Memorandum:  Plaintiff commenced this action seeking damages for injuries that she allegedly sustained when she fell at defendant Saint Leo the Great R.C. Church (Church) on November 1, 2008.  A prior action based on the same occurrence was commenced by summons with notice on the last day of the statute of limitations (hereafter, first action), and Supreme Court denied the motion of the Church seeking to dismiss the first action against it on the ground that plaintiff did not timely serve the complaint after the Church made a demand therefor.  On a prior appeal, this Court reversed that order, granted the motion, and dismissed the first action against the Church (Dunlop v Saint Leo the Great R.C. Church, 109 AD3d 1120, lv denied 22 NY3d 858) (hereafter, Dunlop I ).  In another prior appeal, this Court affirmed an order that granted the cross motion of defendant Catholic Diocese of Buffalo (Diocese) seeking to dismiss the first action against it for lack of personal jurisdiction (Dunlop v Saint Leo the Great R.C. Church, 125 AD3d 1282) (hereafter, Dunlop II ).  Less than two months after our decision in Dunlop I, but before the entry of the order appealed from in Dunlop II, plaintiff commenced the present action against the Church and the Diocese.  Plaintiff now appeals from an order granting defendants' motion to dismiss the present action as time-barred.

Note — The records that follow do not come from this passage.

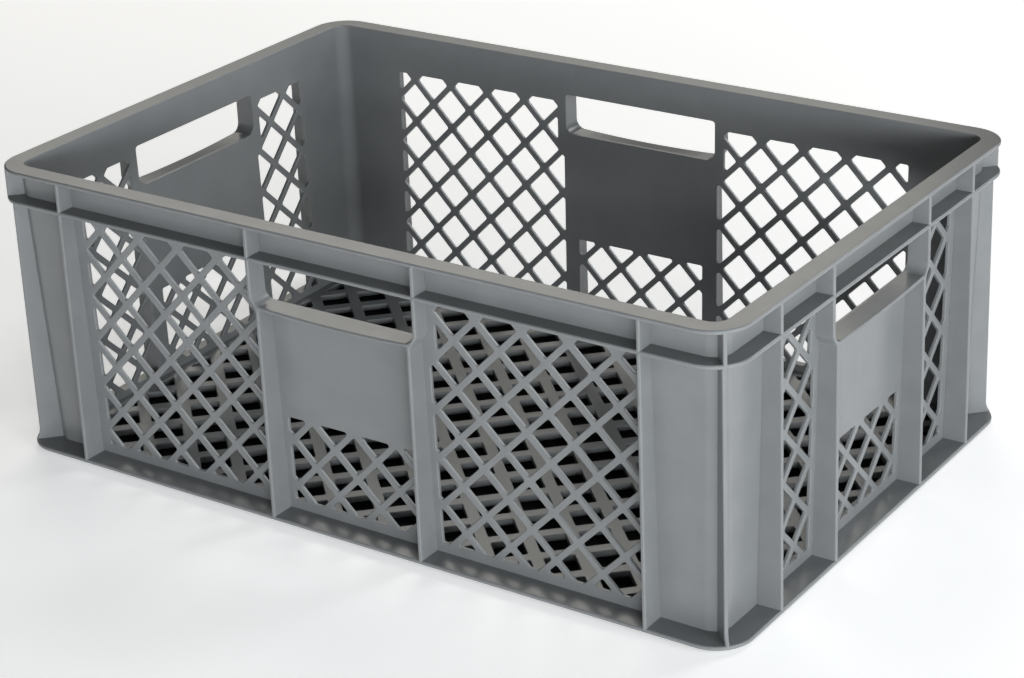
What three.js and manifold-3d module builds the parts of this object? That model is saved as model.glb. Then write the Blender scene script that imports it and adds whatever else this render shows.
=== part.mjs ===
// A rigid stacking crate, 600 x 400 x 220 mm, injection moulded in one shot of grey polypropylene.
// Each region of the moulding is a closed solid of its own, a fine seam apart from its neighbours:
// base grid, wall panels, corner walls, ribs, rim, flanges and hand-hold lips.
// The origin is at the middle of the footprint, on the ground, with X along the length and Z up.
import * as THREE from 'three';
import { mergeVertices } from 'three/addons/utils/BufferGeometryUtils.js';
import Module from 'manifold-3d';

const wasm = await Module();
wasm.setup();

// Driving dimensions, in millimetres.
const LENGTH = 600;
const WIDTH = 400;
const HEIGHT = 220;
const OUTER_RADIUS = 27;        // plan radius of the rim's and the flanges' corners
const SKIN = 2.8;               // wall thickness
const WALL_RADIUS = 13;         // plan radius of the walls' outer corners
const WALL_INSET = 12.2;        // from the rim's edge to the wall's outer face, at the top
const DRAFT = 0.027;            // how far the walls lean in for each millimetre down
const RIB = 3;                  // thickness of every rib
const PLATE = 3;                // thickness of the rim and of both flanges
const SEAM = 0.3;               // gap between neighbouring solids
const OVERSHOOT = 1;            // how far a cutting solid runs past what it cuts
const ARC_STEPS = 6;

// Levels above the ground.
const FOOT_TOP = 3;
const FLOOR_TOP = 8;
const BASE_FLANGE_TOP = FOOT_TOP + PLATE;
const RIM_BOTTOM = HEIGHT - PLATE;
const MID_FLANGE_TOP = 197.5;
const MID_FLANGE_BOTTOM = MID_FLANGE_TOP - PLATE;
const LIP_TOP = 163;
const LIP_BOTTOM = LIP_TOP - 2.6;
const LATTICE_BOTTOM = 13.1;
const LATTICE_TOP = 188.1;
const LOW_LATTICE_TOP = 76.6;   // under the plain panel below a hand-hold

// Ribs, measured from the middle of each wall.
const END_RIB = { long: 236, short: 136 };
const HANDLE_RIB = 68;          // beside the hand-hold
const HANDLE_RIB_LOW = 62.3;    // below the hand-hold's lip
const STEP_DROP = 6.5;          // height over which a rib steps sideways at the lip
const NOTCH = 6.5;              // how deep the mid flange is let into a rib
const CORNER_RIB_SETBACK = 3;   // below the mid flange
const CORNER_RIB_FLARE = 9;     // height of its flare above the base flange

// Lattices: square openings that stand on their corners, in bars at 45 degrees.
const WALL_PITCH = 25;
const WALL_OPENING = 20.4;
const WALL_FIRST_ROW = 24.5;
const FLOOR_PITCH = 30;
const FLOOR_OPENING = 21;
const FLOOR_MARGIN = 6;         // solid strip round the floor's lattice
const RIB_MARGIN = 6.5;         // from a rib's middle to the lattice beside it
const END_MARGIN = { long: 9.5, short: 8.5 };
const STRAY_CELL = 10;          // an opening centred further outside its window is left out

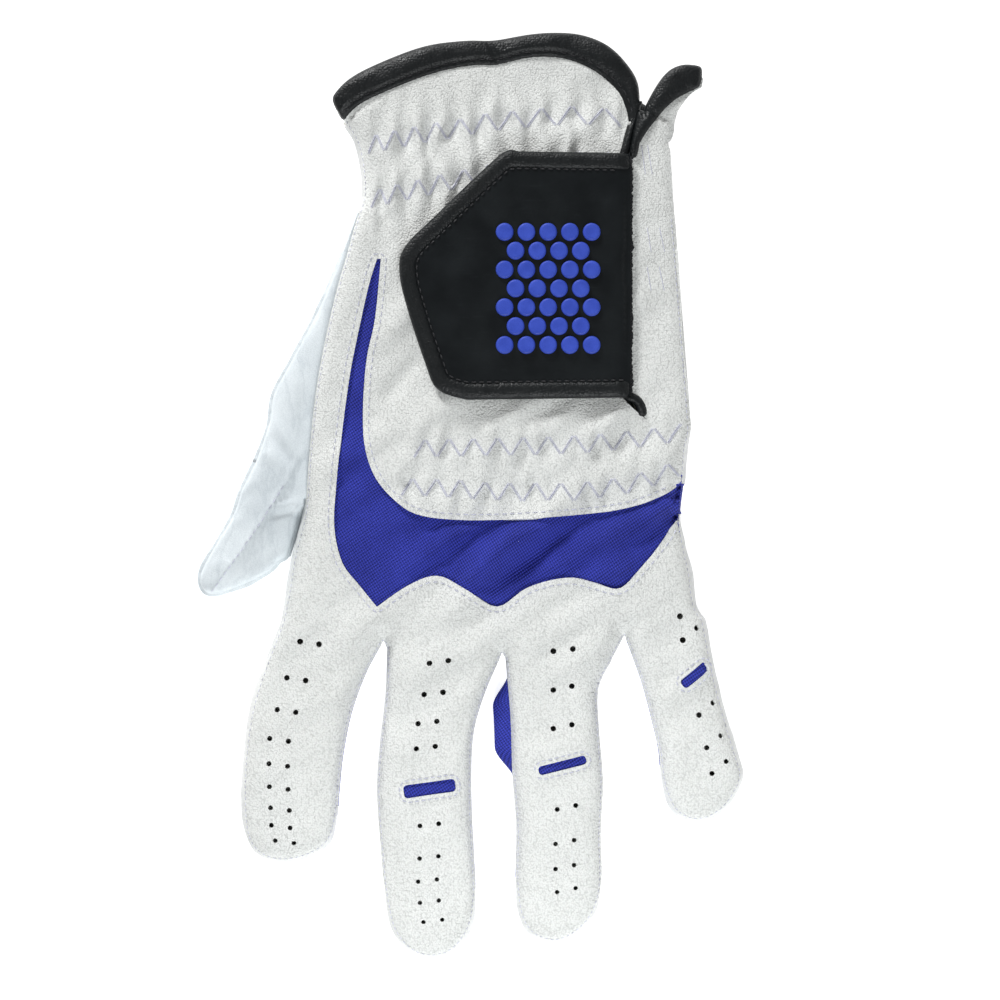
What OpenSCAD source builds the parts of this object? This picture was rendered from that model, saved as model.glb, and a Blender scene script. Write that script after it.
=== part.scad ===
// Left-hand golf glove lying palm down, cuff towards +Y, fingers towards -Y, thumb at -X.
// Origin: centre of the footprint, on the surface that the palm lies on.

/* [Leather] */
// Thickness of the glove leather
leather_t = 0.8; // [0.6:0.1:1]
// Thickness of the knit and of the elastic
knit_t = 0.6; // [0.4:0.1:0.8]
// Clearance between parts that move against each other
gap = 0.4; // [0.3:0.05:0.5]

/* [Heights] */
// Height of the hand part lying flat
hand_h = 12; // [11.5:0.5:14]
// Height of a finger lying flat
finger_h = 11; // [10:0.5:11.5]
// Height of the thumb lying flat
thumb_h = 9; // [8.5:0.5:10]

/* [Binding] */
// How far a binding stands above and below the leather it covers
binding_lip = 1; // [0.8:0.1:1.2]
// Width of the binding round the closure tab
tab_binding_w = 4.5; // [3.5:0.5:5.5]
// Width of the binding along the slit
slit_binding_w = 3; // [2:0.5:3.5]

/* [Stitching] */
// Width of a zigzag leg
zigzag_w = 1; // [0.6:0.1:1.2]
// Height of the zigzag rows
zigzag_depth = 4.6; // [3:0.2:5.6]
// Distance between zigzag points
zigzag_pitch = 6.4; // [5.6:0.2:8]
// Width of a line of topstitching
thread_w = 0.6; // [0.4:0.1:0.8]
// Distance of the topstitching from a leather edge
thread_inset = 1.6; // [1.2:0.1:2]

/* [Closure] */
// Diameter of a raised grip pad
pad_d = 4.6; // [3:0.2:5]
// Height of a raised grip pad
pad_h = 0.9; // [0.5:0.1:1.2]
// Number of rows of grip pads
pad_rows = 7; // [4:1:7]

/* [Ventilation] */
// Diameter of a perforation
hole_d = 1.2; // [1:0.1:1.6]

/* [Hidden] */

$fn = 48;

// Levels, from the resting surface up
back_z = hand_h - leather_t;
elastic_z = back_z - knit_t;
binding_z = back_z - binding_lip;
binding_h = leather_t + 2 * binding_lip;
thread_h = 0.35;
patch_h = 0.8;
loop_z = hand_h;
hook_z = loop_z + patch_h + gap;
lining_z = hook_z + patch_h;
panel_z = lining_z + knit_t;
panel_top = panel_z + leather_t;
tab_lip = 0.5;

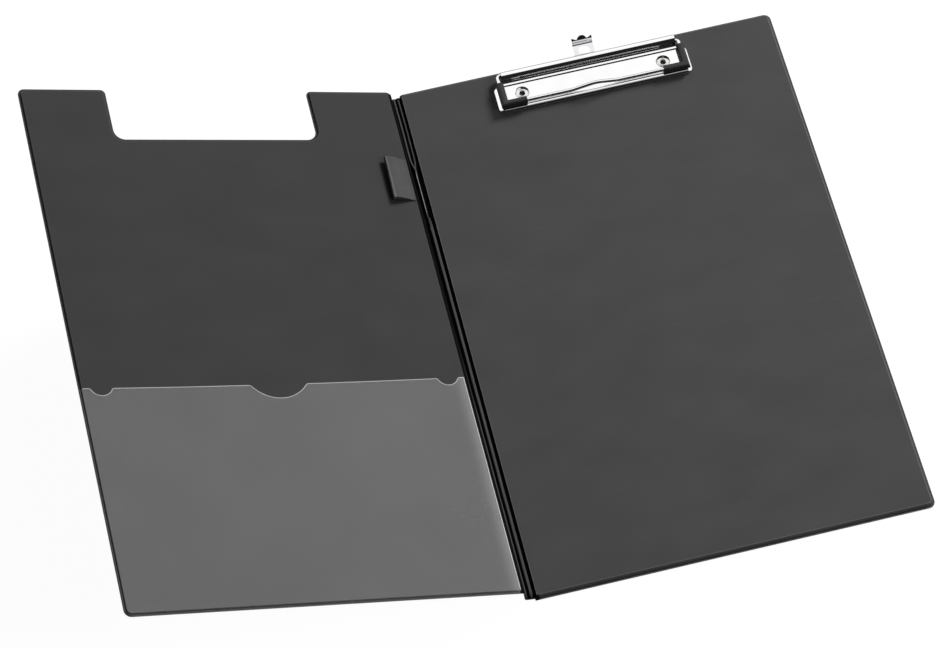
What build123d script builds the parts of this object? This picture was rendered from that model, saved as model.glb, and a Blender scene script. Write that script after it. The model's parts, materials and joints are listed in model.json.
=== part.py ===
from build123d import *
import math
import os

os.makedirs("parts", exist_ok=True)

# Fold-over clipboard, open, with its board flat and its cover raised.
# Millimetres, +Z up, +Y towards the clip, origin at the centre of the board's back face.

# Panels
board_width = 230.0
board_length = 340.0
cover_width = 230.0
cover_end_setback = 2.0
board_core_thickness = 2.4
cover_core_thickness = 1.4
panel_corner_radius = 4.0

# Welded sheet round the boards
skin_thickness = 0.3
weld_width = 1.6
fold_margin = 1.0
wall_draft = 20.0

# Spine between the two fold lines
spine_width = 10.3
spine_end_setback = 1.0
spine_rest_angle = 57.0
cover_rest_angle = 22.6
fold_gap = 0.5
ridge_height = 1.3
twin_ridge_height = 0.9
tail_width = 2.6
tail_height = 0.7
ridge_clearance = 0.35

# Notch in the cover's top edge
notch_width = 124.0
notch_depth = 34.5
notch_centre = 116.0
notch_mouth_radius = 3.0
notch_floor_radius = 6.0

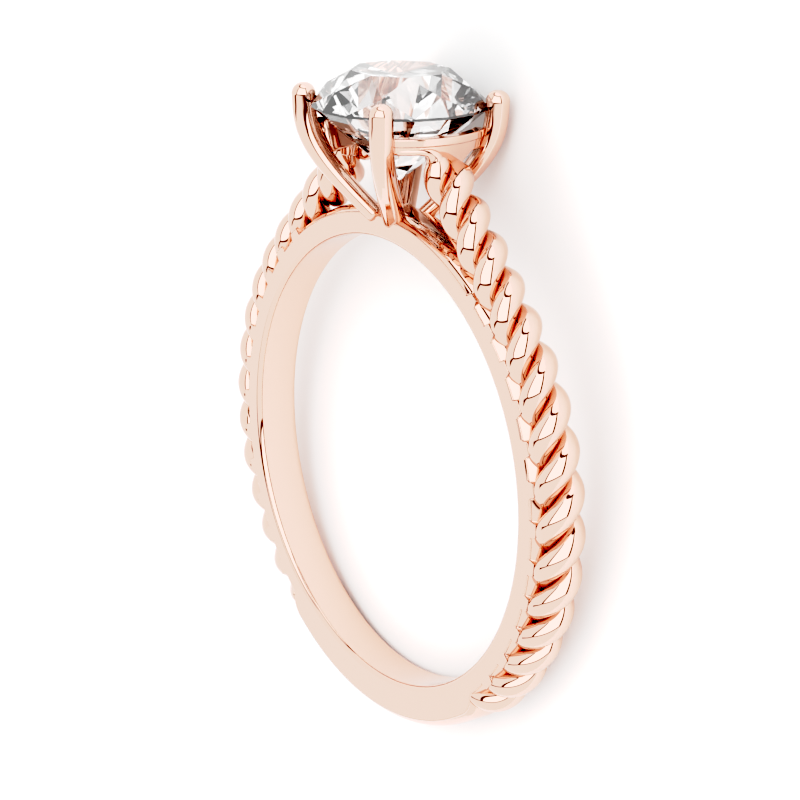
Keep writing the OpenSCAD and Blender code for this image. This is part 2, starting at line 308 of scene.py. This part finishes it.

Contrary to plaintiff's contention, CPLR 205(a) does not apply to render her present action against the Diocese timely commenced.  That statute allows the commencement of a new action within six months when the prior action “is timely commenced and is terminated in any other manner than by a voluntary discontinuance, a failure to obtain personal jurisdiction over the defendant, a dismissal of the complaint for neglect to prosecute the action, or a final judgment upon the merits” (id.).  We conclude that CPLR 205(a) is inapplicable to the present action against the Diocese inasmuch as the present action was commenced before the prior action against the Diocese was terminated (see Gem Flooring v. Kings Park Indus., 5 AD3d 542, 544).  Moreover, the prior action against the Diocese was dismissed for lack of personal jurisdiction (Dunlop II, 125 AD3d at 1282–1283), and the statute by its express terms “cannot be applied in that circumstance to extend the period of limitations” (Wydallis v United States Fid. & Guar. Co., 63 N.Y.2d 872, 874;  see CPLR 205[a];  Rinaldi v. Rochford, 77 AD3d 720, 720).

We agree with plaintiff, however, that her present action against the Church was properly commenced pursuant to CPLR 205(a), and thus that the court erred in granting defendants' motion with respect to the Church.  We therefore modify the order accordingly.  In cases involving a neglect to prosecute, CPLR 205(a) does not allow the recommencement of an action when the court in the previously dismissed action “set[s] forth on the record the specific conduct constituting the neglect, which conduct shall demonstrate a general pattern of delay in proceeding with the litigation.”  Here, we conclude that the conduct set forth in our decision in Dunlop I does not demonstrate a general pattern of delay in proceeding with the case (see CPLR 205[a];  cf.  Zulic v. Persich, 106 AD3d 904, 905, lv denied 22 NY3d 860).

Finally, although plaintiff contends that costs were erroneously awarded to defendants, we note that the order on appeal does not in fact include an award of costs to them.